[REQUIREMENTS] The material below contains a line with "for (let n = 1;" and a line with "obj.matrix_world = Matrix.Identity(4)". Copy exactly those two lines and all lines between them.

[DATA LINES]
▬▬▬▬▬▬▬▬▬▬
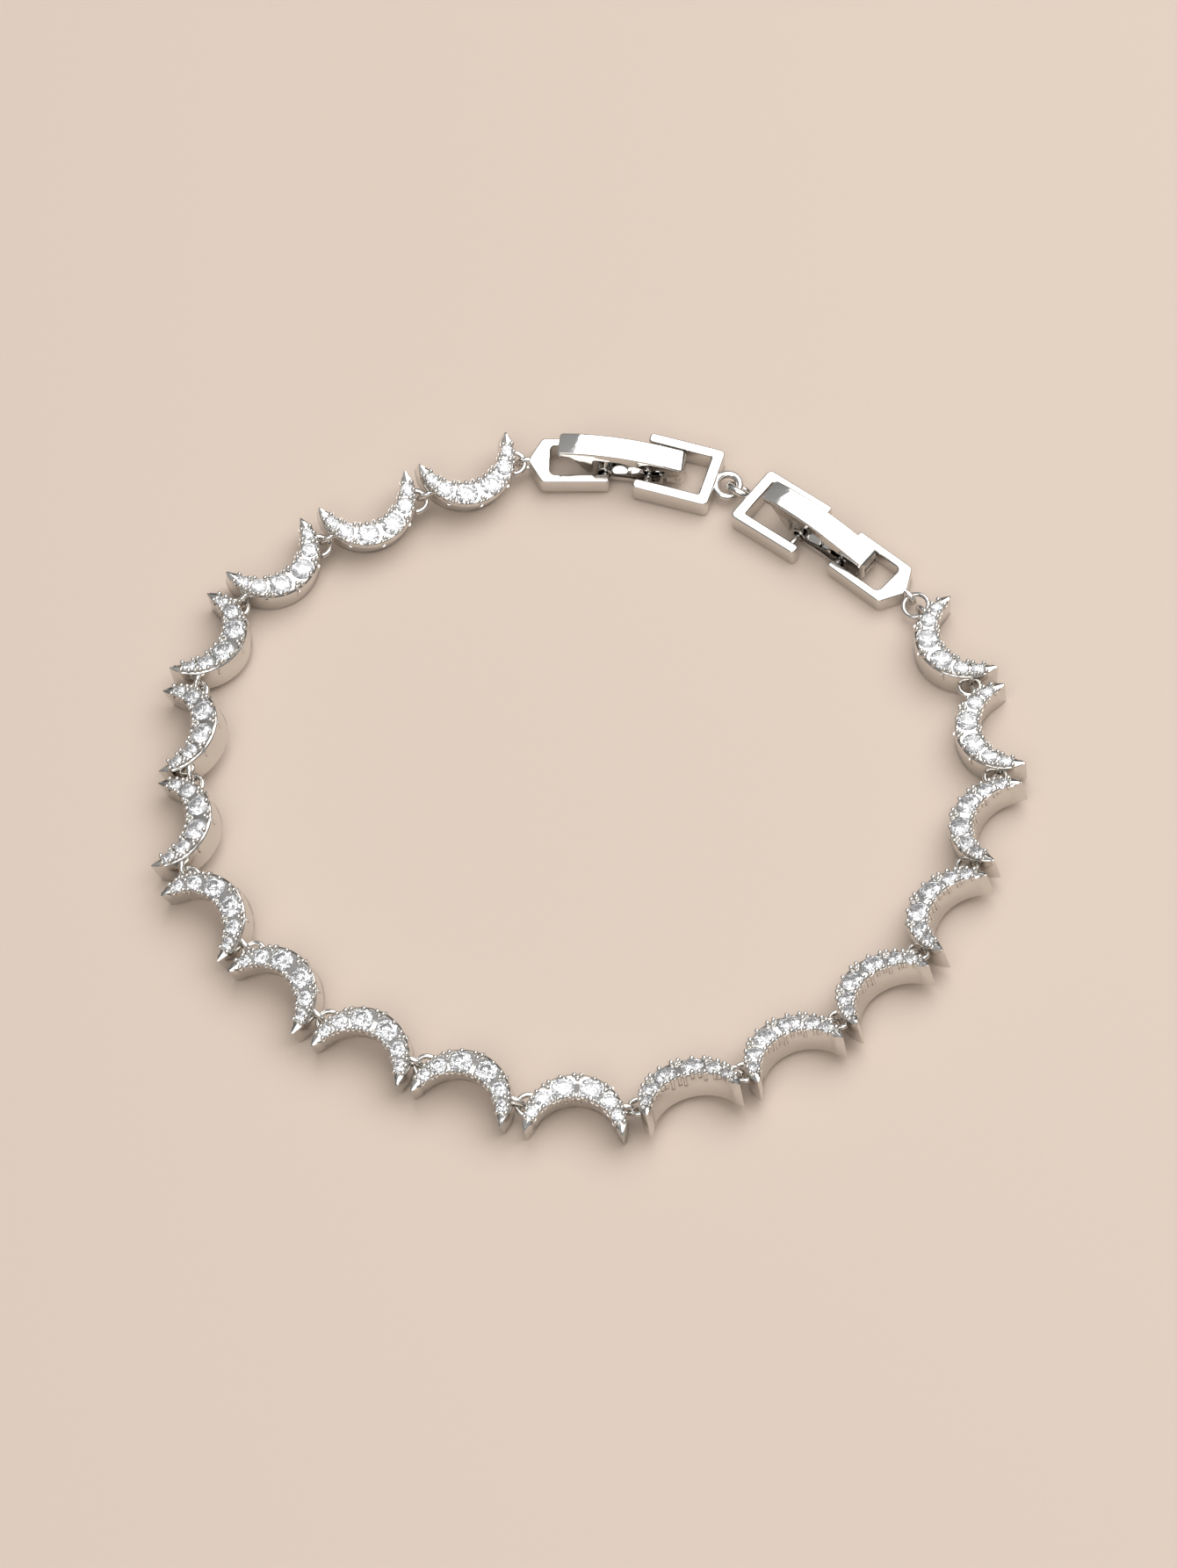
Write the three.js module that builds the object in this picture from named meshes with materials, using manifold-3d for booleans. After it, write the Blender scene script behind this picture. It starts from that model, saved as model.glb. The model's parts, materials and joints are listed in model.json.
▬▬▬▬▬▬▬▬▬▬
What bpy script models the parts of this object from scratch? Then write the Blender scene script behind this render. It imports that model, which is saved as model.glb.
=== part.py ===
▬▬▬▬▬▬▬▬▬▬
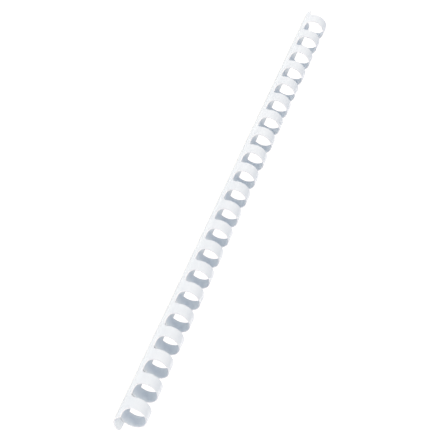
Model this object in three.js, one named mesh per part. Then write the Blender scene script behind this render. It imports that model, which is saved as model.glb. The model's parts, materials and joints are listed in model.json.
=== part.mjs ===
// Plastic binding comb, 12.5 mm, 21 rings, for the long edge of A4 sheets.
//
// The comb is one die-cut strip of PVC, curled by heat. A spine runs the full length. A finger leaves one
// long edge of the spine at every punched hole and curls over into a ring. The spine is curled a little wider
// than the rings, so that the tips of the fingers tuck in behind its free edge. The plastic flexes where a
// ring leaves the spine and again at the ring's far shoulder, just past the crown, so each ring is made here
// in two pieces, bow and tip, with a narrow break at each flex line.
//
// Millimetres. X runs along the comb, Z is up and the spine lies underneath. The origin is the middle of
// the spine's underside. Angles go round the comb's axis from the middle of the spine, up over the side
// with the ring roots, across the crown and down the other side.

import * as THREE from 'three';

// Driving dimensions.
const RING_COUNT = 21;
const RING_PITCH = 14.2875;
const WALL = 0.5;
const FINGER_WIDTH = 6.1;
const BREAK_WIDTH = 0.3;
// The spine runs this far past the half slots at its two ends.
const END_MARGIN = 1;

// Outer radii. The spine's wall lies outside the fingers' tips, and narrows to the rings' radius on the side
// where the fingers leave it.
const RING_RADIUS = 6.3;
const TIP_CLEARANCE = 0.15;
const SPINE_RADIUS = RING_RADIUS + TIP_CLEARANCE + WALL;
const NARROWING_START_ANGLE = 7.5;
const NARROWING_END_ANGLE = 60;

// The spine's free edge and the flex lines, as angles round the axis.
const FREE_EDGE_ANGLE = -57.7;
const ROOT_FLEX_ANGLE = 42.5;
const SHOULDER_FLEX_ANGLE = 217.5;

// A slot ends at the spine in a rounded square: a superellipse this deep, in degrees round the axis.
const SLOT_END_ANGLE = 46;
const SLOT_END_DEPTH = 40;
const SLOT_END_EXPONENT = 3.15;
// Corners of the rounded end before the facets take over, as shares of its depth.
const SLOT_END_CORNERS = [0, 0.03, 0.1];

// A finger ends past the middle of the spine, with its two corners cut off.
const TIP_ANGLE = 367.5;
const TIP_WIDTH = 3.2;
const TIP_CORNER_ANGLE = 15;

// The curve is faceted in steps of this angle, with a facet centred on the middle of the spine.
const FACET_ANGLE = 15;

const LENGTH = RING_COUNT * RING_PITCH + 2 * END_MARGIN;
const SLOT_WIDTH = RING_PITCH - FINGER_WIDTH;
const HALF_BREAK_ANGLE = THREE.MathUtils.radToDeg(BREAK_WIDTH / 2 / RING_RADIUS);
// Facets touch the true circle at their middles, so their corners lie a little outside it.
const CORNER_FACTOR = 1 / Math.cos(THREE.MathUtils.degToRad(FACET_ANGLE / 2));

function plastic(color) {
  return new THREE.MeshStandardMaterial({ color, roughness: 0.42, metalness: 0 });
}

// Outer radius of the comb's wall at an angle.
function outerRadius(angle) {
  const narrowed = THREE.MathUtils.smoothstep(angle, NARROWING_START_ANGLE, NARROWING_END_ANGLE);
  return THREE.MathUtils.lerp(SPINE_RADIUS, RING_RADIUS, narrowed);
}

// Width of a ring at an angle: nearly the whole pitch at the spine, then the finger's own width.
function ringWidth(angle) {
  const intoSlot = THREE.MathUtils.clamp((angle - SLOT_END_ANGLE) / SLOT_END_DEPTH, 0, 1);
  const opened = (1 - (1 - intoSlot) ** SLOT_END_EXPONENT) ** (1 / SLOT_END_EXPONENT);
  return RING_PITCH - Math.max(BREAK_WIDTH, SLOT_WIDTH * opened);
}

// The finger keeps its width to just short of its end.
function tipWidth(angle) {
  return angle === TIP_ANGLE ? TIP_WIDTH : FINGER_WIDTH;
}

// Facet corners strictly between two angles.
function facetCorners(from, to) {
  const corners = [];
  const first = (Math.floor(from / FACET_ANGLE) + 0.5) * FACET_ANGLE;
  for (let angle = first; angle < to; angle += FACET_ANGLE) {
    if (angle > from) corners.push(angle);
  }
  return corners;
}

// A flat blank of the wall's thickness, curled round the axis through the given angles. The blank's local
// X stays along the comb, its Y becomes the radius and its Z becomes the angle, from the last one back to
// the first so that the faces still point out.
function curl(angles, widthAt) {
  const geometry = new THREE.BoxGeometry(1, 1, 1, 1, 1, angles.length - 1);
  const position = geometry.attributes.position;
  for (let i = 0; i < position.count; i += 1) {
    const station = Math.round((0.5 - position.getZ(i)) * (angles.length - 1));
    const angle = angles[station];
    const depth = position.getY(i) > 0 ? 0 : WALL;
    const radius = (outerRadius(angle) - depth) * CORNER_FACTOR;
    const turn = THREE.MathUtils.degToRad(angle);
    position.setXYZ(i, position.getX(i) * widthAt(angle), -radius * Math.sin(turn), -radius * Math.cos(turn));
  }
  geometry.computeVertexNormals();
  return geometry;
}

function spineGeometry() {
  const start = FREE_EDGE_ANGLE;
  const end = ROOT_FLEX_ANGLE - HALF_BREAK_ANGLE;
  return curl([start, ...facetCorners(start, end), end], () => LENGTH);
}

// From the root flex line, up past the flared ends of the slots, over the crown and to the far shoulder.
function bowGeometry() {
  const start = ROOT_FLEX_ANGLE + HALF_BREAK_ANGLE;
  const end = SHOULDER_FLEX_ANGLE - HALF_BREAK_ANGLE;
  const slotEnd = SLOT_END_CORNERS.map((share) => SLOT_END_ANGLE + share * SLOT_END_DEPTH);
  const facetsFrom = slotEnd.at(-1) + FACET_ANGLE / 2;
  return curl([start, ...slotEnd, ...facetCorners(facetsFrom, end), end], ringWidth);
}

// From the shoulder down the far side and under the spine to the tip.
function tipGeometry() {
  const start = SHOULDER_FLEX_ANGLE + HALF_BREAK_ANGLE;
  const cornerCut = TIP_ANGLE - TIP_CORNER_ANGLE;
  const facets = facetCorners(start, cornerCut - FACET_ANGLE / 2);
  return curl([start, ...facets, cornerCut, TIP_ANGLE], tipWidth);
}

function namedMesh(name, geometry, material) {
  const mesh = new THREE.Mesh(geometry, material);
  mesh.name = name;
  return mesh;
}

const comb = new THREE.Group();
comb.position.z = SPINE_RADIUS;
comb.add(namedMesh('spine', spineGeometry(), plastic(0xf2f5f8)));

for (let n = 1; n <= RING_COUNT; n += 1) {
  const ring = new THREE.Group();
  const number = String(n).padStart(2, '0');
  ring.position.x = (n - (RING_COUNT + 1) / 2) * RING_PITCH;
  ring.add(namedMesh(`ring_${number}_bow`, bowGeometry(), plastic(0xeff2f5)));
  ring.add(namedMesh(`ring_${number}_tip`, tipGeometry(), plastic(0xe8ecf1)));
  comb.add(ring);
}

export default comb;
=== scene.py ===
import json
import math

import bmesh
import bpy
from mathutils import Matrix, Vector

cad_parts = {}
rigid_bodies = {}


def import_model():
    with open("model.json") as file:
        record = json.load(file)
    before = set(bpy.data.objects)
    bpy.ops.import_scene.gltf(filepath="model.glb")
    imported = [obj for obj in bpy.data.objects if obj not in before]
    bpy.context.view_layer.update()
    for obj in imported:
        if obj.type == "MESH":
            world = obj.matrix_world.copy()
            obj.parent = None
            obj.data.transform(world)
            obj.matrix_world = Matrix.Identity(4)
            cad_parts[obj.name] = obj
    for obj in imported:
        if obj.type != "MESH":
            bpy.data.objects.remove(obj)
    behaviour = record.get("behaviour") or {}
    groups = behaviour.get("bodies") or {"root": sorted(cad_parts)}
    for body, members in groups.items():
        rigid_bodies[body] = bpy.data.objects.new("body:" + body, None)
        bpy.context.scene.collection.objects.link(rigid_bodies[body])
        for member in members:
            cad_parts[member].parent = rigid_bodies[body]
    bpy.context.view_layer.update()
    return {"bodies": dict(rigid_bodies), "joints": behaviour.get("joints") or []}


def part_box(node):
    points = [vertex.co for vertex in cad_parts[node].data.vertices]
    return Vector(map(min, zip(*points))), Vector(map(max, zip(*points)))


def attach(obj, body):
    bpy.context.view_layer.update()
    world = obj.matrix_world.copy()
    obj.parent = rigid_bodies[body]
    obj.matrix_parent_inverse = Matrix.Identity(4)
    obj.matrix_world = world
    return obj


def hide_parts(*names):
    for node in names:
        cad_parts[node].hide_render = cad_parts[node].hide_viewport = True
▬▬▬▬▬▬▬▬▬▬
[EXERCISE SOLUTION]
for (let n = 1; n <= RING_COUNT; n += 1) {
  const ring = new THREE.Group();
  const number = String(n).padStart(2, '0');
  ring.position.x = (n - (RING_COUNT + 1) / 2) * RING_PITCH;
  ring.add(namedMesh(`ring_${number}_bow`, bowGeometry(), plastic(0xeff2f5)));
  ring.add(namedMesh(`ring_${number}_tip`, tipGeometry(), plastic(0xe8ecf1)));
  comb.add(ring);
}

export default comb;
=== scene.py ===
import json
import math

import bmesh
import bpy
from mathutils import Matrix, Vector

cad_parts = {}
rigid_bodies = {}


def import_model():
    with open("model.json") as file:
        record = json.load(file)
    before = set(bpy.data.objects)
    bpy.ops.import_scene.gltf(filepath="model.glb")
    imported = [obj for obj in bpy.data.objects if obj not in before]
    bpy.context.view_layer.update()
    for obj in imported:
        if obj.type == "MESH":
            world = obj.matrix_world.copy()
            obj.parent = None
            obj.data.transform(world)
            obj.matrix_world = Matrix.Identity(4)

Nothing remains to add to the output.